EXERCISE DETAILS
The data below must be copied in full and without any change.

━━━━━━━━━━━━━━━━

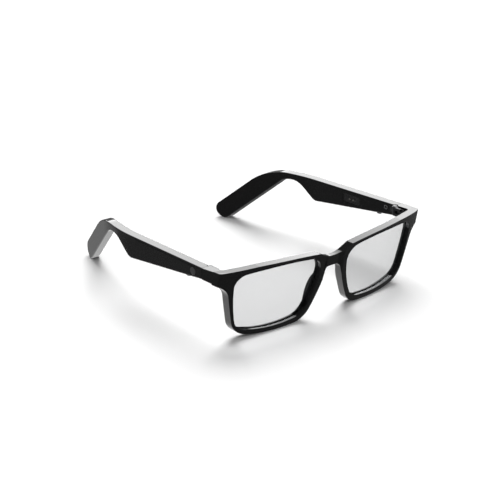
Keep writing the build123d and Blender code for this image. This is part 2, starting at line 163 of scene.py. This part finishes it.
# plastic: dark, light, roughness range, reflection level, grain, grain scale
# metal: dark, light, roughness range, stretch
recipes = {
    "frame_gloss": (plastic, gloss_dark, gloss_light, (0.05, 0.09), 0.35, 0.06, gloss_grain_scale),
    "arm_gloss": (plastic, gloss_dark, gloss_light, (0.07, 0.12), 0.35, 0.06, gloss_grain_scale),
    "pad_satin": (plastic, (0.03, 0.03, 0.031), (0.045, 0.045, 0.046), (0.25, 0.35), 0.5, 0.1),
    "lens_clear": (clear_lens,),
    "hinge_steel": (metal, (0.04, 0.04, 0.042), (0.08, 0.08, 0.083), (0.25, 0.4), (1, 1, 0.15)),
    "screw_steel": (metal, (0.07, 0.07, 0.073), (0.13, 0.13, 0.135), (0.25, 0.35)),
    "core_steel": (metal, (0.4, 0.4, 0.42), (0.6, 0.6, 0.62), (0.3, 0.45)),
    "port_black": (plastic, (0.011, 0.011, 0.0113), (0.015, 0.015, 0.0153), (0.16, 0.24), 0.4, 0.1),
    "contact_gold": (metal, (0.22, 0.21, 0.19), (0.3, 0.29, 0.26), (0.4, 0.5)),
    "magnet_nickel": (metal, (0.5, 0.49, 0.46), (0.68, 0.67, 0.63), (0.2, 0.35)),
    "light_pipe": (plastic, (0.1, 0.1, 0.105), (0.14, 0.14, 0.145), (0.3, 0.4)),
    "touch_satin": (plastic, (0.028, 0.028, 0.029), (0.038, 0.038, 0.039), (0.28, 0.36), 0.5, 0.12),
    "sensor_film": (plastic, (0.35, 0.2, 0.05), (0.45, 0.27, 0.07), (0.3, 0.4)),
    "board_green": (plastic, (0.01, 0.09, 0.04), (0.015, 0.13, 0.06), (0.3, 0.4)),
    "chip_black": (plastic, (0.015, 0.015, 0.016), (0.025, 0.025, 0.026), (0.4, 0.5)),
    "flex_amber": (plastic, (0.4, 0.18, 0.03), (0.5, 0.25, 0.05), (0.25, 0.35)),
    "cell_foil": (metal, (0.5, 0.5, 0.52), (0.66, 0.66, 0.68), (0.25, 0.4)),
    "speaker_grey": (plastic, (0.04, 0.04, 0.045), (0.07, 0.07, 0.075), (0.4, 0.5)),
    "mesh_steel": (metal, (0.05, 0.05, 0.055), (0.1, 0.1, 0.11), (0.35, 0.5)),
    "button_satin": (plastic, (0.008, 0.008, 0.009), (0.013, 0.013, 0.014), (0.2, 0.3), 0.5, 0.1),
}
looks = {name: make(name, *values) for name, (make, *values) in recipes.items()}

slot_of = {row["node"]: row["material_slot"] for row in frame["record"]["subparts"]}
for name, piece in nodes.items():
    piece.data.materials.clear()
    piece.data.materials.append(looks[slot_of[name]])


# ---- floor, hidden from gloss so that dark faces stay dark ----
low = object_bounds()[0]
reach = 6.0
corners = [(-reach, -reach, low.z), (reach, -reach, low.z), (reach, reach, low.z), (-reach, reach, low.z)]
floor_mesh = bpy.data.meshes.new("floor")
floor_mesh.from_pydata(corners, [], [(0, 1, 2, 3)])
floor = bpy.data.objects.new("floor", floor_mesh)
scene.collection.objects.link(floor)
floor.visible_glossy = False
floor_look, floor_tree, floor_shader = new_material("floor_white")
floor_tint = tint(floor_tree, noise(floor_tree, 4.0, 2.0), (0.93, 0.93, 0.93), (0.95, 0.95, 0.95))
floor_tree.links.new(floor_tint, floor_shader.inputs["Base Color"])
floor_shader.inputs["Roughness"].default_value = 0.9
floor_shader.inputs["Specular IOR Level"].default_value = 0.0
floor_mesh.materials.append(floor_look)


# ---- world: white behind the floor's edge, and dimmer as a source of light and reflections ----
world_as_light, world_as_backdrop = 0.22, 1.02
world = bpy.data.worlds.new("studio")
scene.world = world
world.use_nodes = True
backdrop = world.node_tree.nodes["Background"]
backdrop.inputs["Color"].default_value = (1, 1, 1, 1)
ray = world.node_tree.nodes.new("ShaderNodeLightPath")
level = world.node_tree.nodes.new("ShaderNodeMapRange")
level.inputs["To Min"].default_value = world_as_light
level.inputs["To Max"].default_value = world_as_backdrop
world.node_tree.links.new(ray.outputs["Is Camera Ray"], level.inputs["Value"])
world.node_tree.links.new(level.outputs["Result"], backdrop.inputs["Strength"])


# ---- lights ----
def add_lamp(name, kind, place, aim, energy):
    """A light at place that faces aim."""
    lamp = bpy.data.lights.new(name, kind)
    lamp.energy = energy
    light = bpy.data.objects.new(name, lamp)
    scene.collection.objects.link(light)
    light.location = place
    light.rotation_mode = "QUATERNION"
    light.rotation_quaternion = (Vector(place) - Vector(aim)).to_track_quat("Z", "Y")
    return light


def sky_light(name, place, spread_angle, energy):
    """Even soft light from the direction of place, which doesn't show in gloss."""
    light = add_lamp(name, "SUN", place, (0, 0, 0), energy)
    light.data.angle = math.radians(spread_angle)
    light.visible_glossy = False


def card(name, place, aim, width, height, energy):
    """A pale card that only shows in gloss."""
    light = add_lamp(name, "AREA", place, aim, energy)
    light.data.shape = "RECTANGLE"
    light.data.size = width
    light.data.size_y = height
    light.visible_diffuse = False


sky_light("key", (0.4, 0.5, 0.85), 42, 3.1)
sky_light("fill", (-0.3, -0.45, 1.2), 80, 0.7)
card("back_card", (0.65, 1.0, 0.65), (0, 0, 0.02), 1.45, 1.0, 19.0)
# two cards below the floor, which face straight up
card_drop = 0.3
for name, away, energy in (("low_card", 0.3, 1.2), ("far_card", 0.85, 0.3)):
    card(name, (0.0, away, low.z - card_drop), (0.0, away, 0.0), 0.65, 0.5, energy)


# ---- camera: above the front and to the wearer's right ----
azimuth, elevation, roll = math.radians(-40.431), math.radians(22.397), math.radians(0.08)
distance = 0.766443
middle = Vector((-0.049265, -0.065837, 0.047294))
back = Vector((math.sin(azimuth) * math.cos(elevation),
               -math.cos(azimuth) * math.cos(elevation),
               math.sin(elevation)))
camera_data = bpy.data.cameras.new("camera")
camera_data.sensor_width = 36.0
camera_data.lens = 110.275
camera_data.clip_start = 0.01
camera = bpy.data.objects.new("camera", camera_data)
scene.collection.objects.link(camera)
scene.camera = camera
camera.rotation_mode = "QUATERNION"
camera.rotation_quaternion = ((-back).to_track_quat("-Z", "Y")
                              @ Matrix.Rotation(roll, 3, "Z").to_quaternion())
camera.location = middle + back * distance

scene.view_settings.view_transform = "Standard"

━━━━━━━━━━━━━━━━

ANSWER TO THE PROBLEM
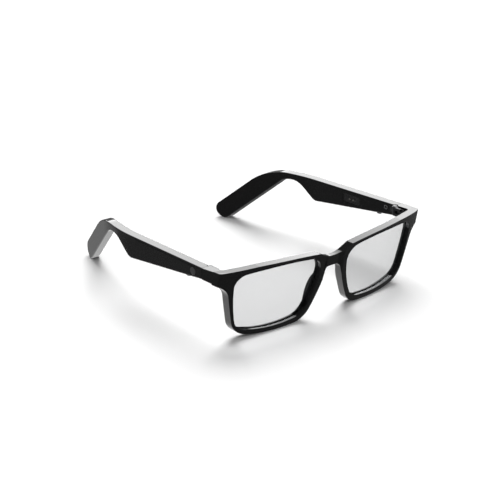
Keep writing the build123d and Blender code for this image. This is part 2, starting at line 163 of scene.py. This part finishes it.
# plastic: dark, light, roughness range, reflection level, grain, grain scale
# metal: dark, light, roughness range, stretch
recipes = {
    "frame_gloss": (plastic, gloss_dark, gloss_light, (0.05, 0.09), 0.35, 0.06, gloss_grain_scale),
    "arm_gloss": (plastic, gloss_dark, gloss_light, (0.07, 0.12), 0.35, 0.06, gloss_grain_scale),
    "pad_satin": (plastic, (0.03, 0.03, 0.031), (0.045, 0.045, 0.046), (0.25, 0.35), 0.5, 0.1),
    "lens_clear": (clear_lens,),
    "hinge_steel": (metal, (0.04, 0.04, 0.042), (0.08, 0.08, 0.083), (0.25, 0.4), (1, 1, 0.15)),
    "screw_steel": (metal, (0.07, 0.07, 0.073), (0.13, 0.13, 0.135), (0.25, 0.35)),
    "core_steel": (metal, (0.4, 0.4, 0.42), (0.6, 0.6, 0.62), (0.3, 0.45)),
    "port_black": (plastic, (0.011, 0.011, 0.0113), (0.015, 0.015, 0.0153), (0.16, 0.24), 0.4, 0.1),
    "contact_gold": (metal, (0.22, 0.21, 0.19), (0.3, 0.29, 0.26), (0.4, 0.5)),
    "magnet_nickel": (metal, (0.5, 0.49, 0.46), (0.68, 0.67, 0.63), (0.2, 0.35)),
    "light_pipe": (plastic, (0.1, 0.1, 0.105), (0.14, 0.14, 0.145), (0.3, 0.4)),
    "touch_satin": (plastic, (0.028, 0.028, 0.029), (0.038, 0.038, 0.039), (0.28, 0.36), 0.5, 0.12),
    "sensor_film": (plastic, (0.35, 0.2, 0.05), (0.45, 0.27, 0.07), (0.3, 0.4)),
    "board_green": (plastic, (0.01, 0.09, 0.04), (0.015, 0.13, 0.06), (0.3, 0.4)),
    "chip_black": (plastic, (0.015, 0.015, 0.016), (0.025, 0.025, 0.026), (0.4, 0.5)),
    "flex_amber": (plastic, (0.4, 0.18, 0.03), (0.5, 0.25, 0.05), (0.25, 0.35)),
    "cell_foil": (metal, (0.5, 0.5, 0.52), (0.66, 0.66, 0.68), (0.25, 0.4)),
    "speaker_grey": (plastic, (0.04, 0.04, 0.045), (0.07, 0.07, 0.075), (0.4, 0.5)),
    "mesh_steel": (metal, (0.05, 0.05, 0.055), (0.1, 0.1, 0.11), (0.35, 0.5)),
    "button_satin": (plastic, (0.008, 0.008, 0.009), (0.013, 0.013, 0.014), (0.2, 0.3), 0.5, 0.1),
}
looks = {name: make(name, *values) for name, (make, *values) in recipes.items()}

slot_of = {row["node"]: row["material_slot"] for row in frame["record"]["subparts"]}
for name, piece in nodes.items():
    piece.data.materials.clear()
    piece.data.materials.append(looks[slot_of[name]])


# ---- floor, hidden from gloss so that dark faces stay dark ----
low = object_bounds()[0]
reach = 6.0
corners = [(-reach, -reach, low.z), (reach, -reach, low.z), (reach, reach, low.z), (-reach, reach, low.z)]
floor_mesh = bpy.data.meshes.new("floor")
floor_mesh.from_pydata(corners, [], [(0, 1, 2, 3)])
floor = bpy.data.objects.new("floor", floor_mesh)
scene.collection.objects.link(floor)
floor.visible_glossy = False
floor_look, floor_tree, floor_shader = new_material("floor_white")
floor_tint = tint(floor_tree, noise(floor_tree, 4.0, 2.0), (0.93, 0.93, 0.93), (0.95, 0.95, 0.95))
floor_tree.links.new(floor_tint, floor_shader.inputs["Base Color"])
floor_shader.inputs["Roughness"].default_value = 0.9
floor_shader.inputs["Specular IOR Level"].default_value = 0.0
floor_mesh.materials.append(floor_look)


# ---- world: white behind the floor's edge, and dimmer as a source of light and reflections ----
world_as_light, world_as_backdrop = 0.22, 1.02
world = bpy.data.worlds.new("studio")
scene.world = world
world.use_nodes = True
backdrop = world.node_tree.nodes["Background"]
backdrop.inputs["Color"].default_value = (1, 1, 1, 1)
ray = world.node_tree.nodes.new("ShaderNodeLightPath")
level = world.node_tree.nodes.new("ShaderNodeMapRange")
level.inputs["To Min"].default_value = world_as_light
level.inputs["To Max"].default_value = world_as_backdrop
world.node_tree.links.new(ray.outputs["Is Camera Ray"], level.inputs["Value"])
world.node_tree.links.new(level.outputs["Result"], backdrop.inputs["Strength"])


# ---- lights ----
def add_lamp(name, kind, place, aim, energy):
    """A light at place that faces aim."""
    lamp = bpy.data.lights.new(name, kind)
    lamp.energy = energy
    light = bpy.data.objects.new(name, lamp)
    scene.collection.objects.link(light)
    light.location = place
    light.rotation_mode = "QUATERNION"
    light.rotation_quaternion = (Vector(place) - Vector(aim)).to_track_quat("Z", "Y")
    return light


def sky_light(name, place, spread_angle, energy):
    """Even soft light from the direction of place, which doesn't show in gloss."""
    light = add_lamp(name, "SUN", place, (0, 0, 0), energy)
    light.data.angle = math.radians(spread_angle)
    light.visible_glossy = False


def card(name, place, aim, width, height, energy):
    """A pale card that only shows in gloss."""
    light = add_lamp(name, "AREA", place, aim, energy)
    light.data.shape = "RECTANGLE"
    light.data.size = width
    light.data.size_y = height
    light.visible_diffuse = False


sky_light("key", (0.4, 0.5, 0.85), 42, 3.1)
sky_light("fill", (-0.3, -0.45, 1.2), 80, 0.7)
card("back_card", (0.65, 1.0, 0.65), (0, 0, 0.02), 1.45, 1.0, 19.0)
# two cards below the floor, which face straight up
card_drop = 0.3
for name, away, energy in (("low_card", 0.3, 1.2), ("far_card", 0.85, 0.3)):
    card(name, (0.0, away, low.z - card_drop), (0.0, away, 0.0), 0.65, 0.5, energy)


# ---- camera: above the front and to the wearer's right ----
azimuth, elevation, roll = math.radians(-40.431), math.radians(22.397), math.radians(0.08)
distance = 0.766443
middle = Vector((-0.049265, -0.065837, 0.047294))
back = Vector((math.sin(azimuth) * math.cos(elevation),
               -math.cos(azimuth) * math.cos(elevation),
               math.sin(elevation)))
camera_data = bpy.data.cameras.new("camera")
camera_data.sensor_width = 36.0
camera_data.lens = 110.275
camera_data.clip_start = 0.01
camera = bpy.data.objects.new("camera", camera_data)
scene.collection.objects.link(camera)
scene.camera = camera
camera.rotation_mode = "QUATERNION"
camera.rotation_quaternion = ((-back).to_track_quat("-Z", "Y")
                              @ Matrix.Rotation(roll, 3, "Z").to_quaternion())
camera.location = middle + back * distance

scene.view_settings.view_transform = "Standard"